Outside the margins, check. Taboo and weird, double check. A self-admitted wild child, Angelina used to bug me by constantly reminding us of how edgy she is. I would have to say, however, that she is real. Not any realer than Aniston, but I believe that that is who she really is. She is definitely not boring. If Aniston is an Ephron film, then Jolie is a Barbet Schroeder film, most notably, Barfly. I actually saw Barfly with my mom and my other sister. I knew what to expect from the movie but I never planned to see it with my mom. She was a tag-along, and I tried to back out but could tell I was hurting her feelings. So I went anyway and our evening hit its low when Mickey Rourke (portraying the alcoholic/slum-hotel-residing poet Charles Bukowski) told the bartender that his “mother’s cunt smells like ammonia.” Nice. Not exactly When Harry Met Sally. I liked Barfly. I liked its rawness, I liked Mickey Rourke, and I liked watching the once demure Faye Dunaway pull someone’s hair out by the roots. But what I liked most is Schroeder did not back the scene with R.E.M.’s Everybody Hurts. My mom and my sister (the Aniston fan) hated this movie.

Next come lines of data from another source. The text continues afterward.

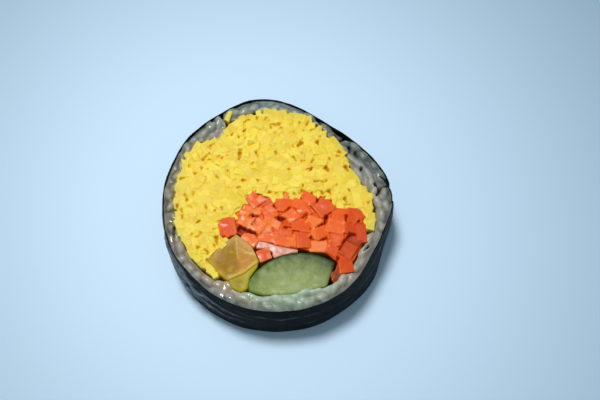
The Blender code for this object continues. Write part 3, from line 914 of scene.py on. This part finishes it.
# Each stick's place, width and depth in mm, its turn in degrees, how far its end lies below the cut in mm,
# and its tone, from dark and red at 0 to pale at 1
CARROT_STICKS = (
    (6.6, 0.8, 3.3, 2.0, -27, 0.05, 0.55), (6.0, -0.5, 2.2, 0.9, -30, 0.18, 0.95),
    (9.8, -1.6, 4.1, 4.1, 38, 0.0, 0.35), (13.3, -3.3, 3.3, 3.2, -8, 0.12, 0.5),
    (16.6, -3.6, 3.4, 3.4, -5, 0.06, 0.35), (16.7, -3.6, 3.1, 3.1, 40, 0.06, 0.35),
    (16.0, -6.3, 3.2, 3.0, -5, 0.16, 0.3), (18.0, -7.4, 2.0, 4.6, 8, 0.25, 0.25),
    (16.3, -9.4, 3.0, 2.5, -40, 0.3, 0.12), (15.0, -11.4, 3.2, 3.3, -30, 0.05, 0.2),
    (12.4, -5.9, 3.8, 3.5, -10, 0.06, 0.6), (12.4, -9.2, 3.5, 3.0, 5, 0.18, 0.45),
    (11.7, -11.5, 2.8, 2.2, -30, 0.25, 0.4), (9.6, -7.4, 2.7, 3.3, 12, 0.12, 0.5),
    (7.9, -8.0, 2.3, 2.0, -20, 0.2, 0.8), (7.6, -5.1, 3.1, 2.6, -30, 0.18, 0.85),
    (8.6, -10.6, 3.6, 2.6, 0, 0.36, 0.9), (5.5, -9.1, 2.9, 3.7, 5, 0.12, 0.4),
    (4.9, -5.7, 4.0, 3.0, -10, 0.12, 0.45), (5.3, -2.8, 3.3, 2.8, 40, 0.12, 0.5),
    (4.6, -0.9, 3.3, 2.3, -20, 0.18, 0.55), (14.4, -14.8, 3.1, 3.6, 12, 0.22, 0.3),
    (12.5, -17.0, 2.5, 2.4, 25, 0.7, 0.0), (-10.9, -6.1, 3.5, 4.3, 5, 0.04, 0.4),
    (-10.8, -6.3, 3.1, 4.1, 38, 0.04, 0.4), (-5.0, 0.3, 3.4, 3.4, 40, 0.05, 0.6),
    (-5.4, -2.4, 3.3, 1.8, -5, 0.25, 0.85), (-7.3, -3.0, 2.3, 1.4, -15, 0.2, 0.8),
    (-7.1, -4.9, 2.9, 2.5, -28, 0.08, 0.8), (-4.6, -5.7, 3.3, 3.4, -34, 0.08, 0.75),
    (-1.9, -2.7, 3.0, 3.2, 25, 0.08, 0.55), (-1.9, -0.4, 3.0, 2.2, -5, 0.28, 0.3),
    (1.1, -1.1, 3.6, 3.0, -5, 0.12, 0.5), (1.6, 0.9, 1.5, 1.4, 45, 0.1, 0.9),
    (2.7, -3.5, 3.0, 3.0, 42, 0.12, 0.6), (-0.7, -5.3, 2.6, 2.0, -22, 0.16, 0.9),
    (-2.5, -5.9, 2.2, 3.1, 10, 0.12, 0.8), (1.2, -6.8, 4.0, 2.4, -8, 0.18, 0.45),
    (-2.4, -8.4, 3.9, 2.4, -5, 0.3, 0.6), (1.1, -9.0, 3.3, 3.2, -10, 0.25, 0.6),
    (3.3, -9.2, 2.2, 2.9, 0, 0.3, 0.8), (-6.3, -7.4, 4.9, 1.7, -14, 0.5, 0.1),
    (-6.0, -8.9, 3.7, 2.3, -38, 0.3, 0.65), (-7.9, -6.4, 2.0, 2.4, 10, 0.5, 0.1),
    (13.5, -13.0, 2.2, 2.0, 20, 0.3, 0.4), (0.3, -4.2, 2.4, 2.0, 0, 0.4, 0.3),
    (14.4, -8.0, 2.0, 2.0, 40, 0.4, 0.25), (9.0, -4.0, 2.4, 2.0, -30, 0.3, 0.5),
)
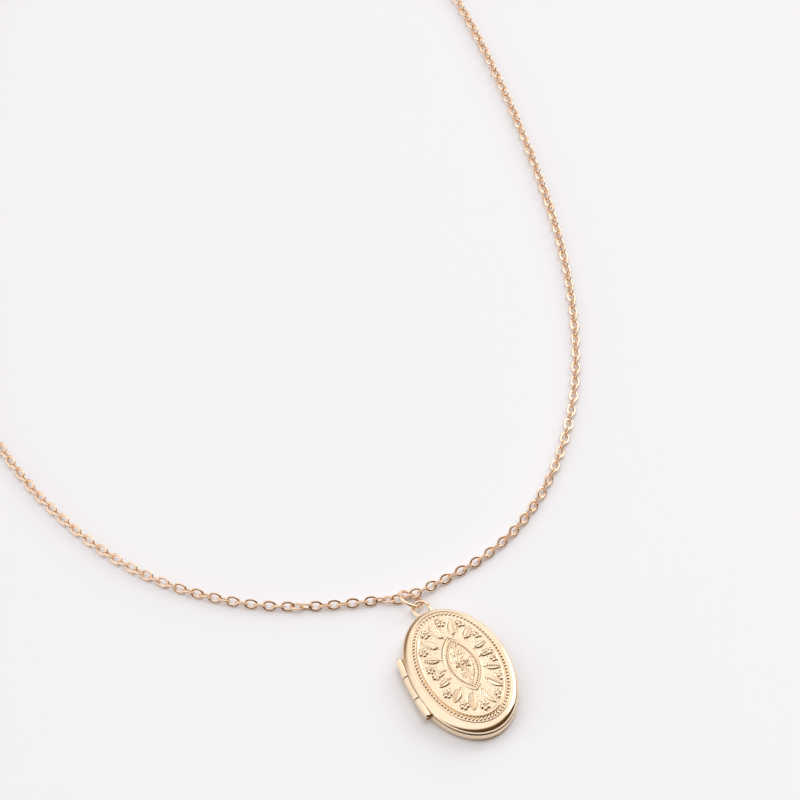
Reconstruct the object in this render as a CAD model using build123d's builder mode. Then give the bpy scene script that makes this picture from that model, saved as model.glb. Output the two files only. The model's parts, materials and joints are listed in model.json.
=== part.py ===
"""Oval photo locket with a side hinge, hung by a jump ring on a fine cable chain.

Millimetres. The origin is the middle of the flat oval that the back rests on, +Z points
out of the embossed front, +Y to the bail and -X to the hinge. The chain lies on the same
surface as the locket, at Z = 0, and closes in a lobster clasp.
"""

from build123d import *
from math import cos, pi, radians, sin, tan
import os

os.makedirs("parts", exist_ok=True)

# ---------------------------------------------------------------- driving dimensions
HALF_WIDTH = 10.0  # outline semi-axis along X
HALF_HEIGHT = 15.0  # outline semi-axis along Y
SEAM_Z = 2.4  # plane where the two covers meet
RIM_TOP_Z = 3.8  # flat border of the front
FIELD_Z = 3.95  # raised field inside the border
DOME_Z = 4.25  # highest part of the field
RIM_ROUND = 1.3  # rounding of both covers' outer edges
RIM_WALL = 1.5  # rim thickness at the seam
FLOOR = 0.5  # thickness of the back under the photo well
FRONT_ROOF_Z = 3.4  # underside of the front's embossed wall
FIELD_CENTRE = (0.2, 0.3)  # the border is a little wider on the hinge side and below
FIELD_HALF = (7.35, 12.1)  # semi-axes of the raised field
DOME_HALF = (4.6, 8.2)  # semi-axes of the top of the dome

LIP_DEPTH = 0.8  # how far the lip is let into the back cover
LIP_TOP_Z = 2.85
LIP_WALL = 0.35
LIP_CLEARANCE = 0.06
LIP_CHAMFER = 0.08

HINGE_X = -9.75  # hinge axis, parallel to Y in the seam plane
KNUCKLE_RADIUS = 0.85
KNUCKLE_CLEARANCE = 0.05
HINGE_HALF = 7.1  # half length of the whole hinge
MIDDLE_HALF = 2.65  # half length of the middle knuckle
KNUCKLE_GAP = 0.08  # between neighbouring knuckles
HINGE_SAGITTA = 0.55  # the knuckles are ground back to follow the oval
PIN_RADIUS = 0.17
PIN_CLEARANCE = 0.02

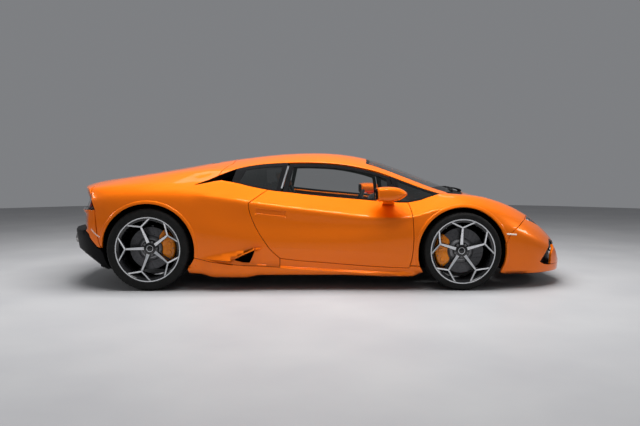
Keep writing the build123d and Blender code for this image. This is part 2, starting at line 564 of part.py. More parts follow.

There is a bar in Rochester-New York called The Bug Jar. There isn't much to it and it doesn't open until seven at night. There is a giant fly hanging from the ceiling fan over the bar and, of course, when the fan it on is flies in one big circle. The place is dark and there are no tvs because the people who come here don't care about sports (I would say they don't watch tv but do those people really exist anymore?). But there is a monitor that is hooked up to catch the action on the stage in the backroom and that stage gets alot of action. It is The Bug Jar's reason for existence: music and live music. To give you a feel of the crowd, I can tell you that I once vowed never to go back after a dominatrix asked me if I wanted to see the old guy she had on a leash (who was my dad's age and wearing a white dress) get spanked (FYI - the going rate to witness said act is one dollar). The Bug Jar is like the CBGB's of Western New York and its regular crowd dresses accordingly. Across the street and down a little ways was a place called Oxford's. Like the name implies, Oxford's crowd was full of mostly young, wannabe upwardly mobile, hair-gelled and tricked out people. There were lots of tvs at Oxford's and some of the guys wore pink shirts. I remember an acquaintance from snooty suburb Mendon (who was a business major and wearing a pink shirt at the time) laugh at the idea of going to The Bug Jar. "No, not going to the freak show," or something like that. I'm not sure if he knew that the regular crowd at The Bug Jar probably thought the same thing of Oxford's.

I'm never going to like Beaches, or Meg Ryan, or care about the castaways from American Idol. I like raw fish and kind of admire people with purple hair. I would never go someplace crowded to spend six bucks on a drink when I can pay three and see some live music. I don't always go along with what's going on. I can even remember disliking Bruce Springsteen when Born In The U.S.A. played on the radio on an endless loop (I'm not always correct on this stuff). Everyone has their differences. Maybe I'm just anti-authoritarian by nature and it all comes down to that. I think that, had they lived in town, Jennifer Aniston could be found at Oxford's on the weekends and Angelina down the street at The Bug Jar.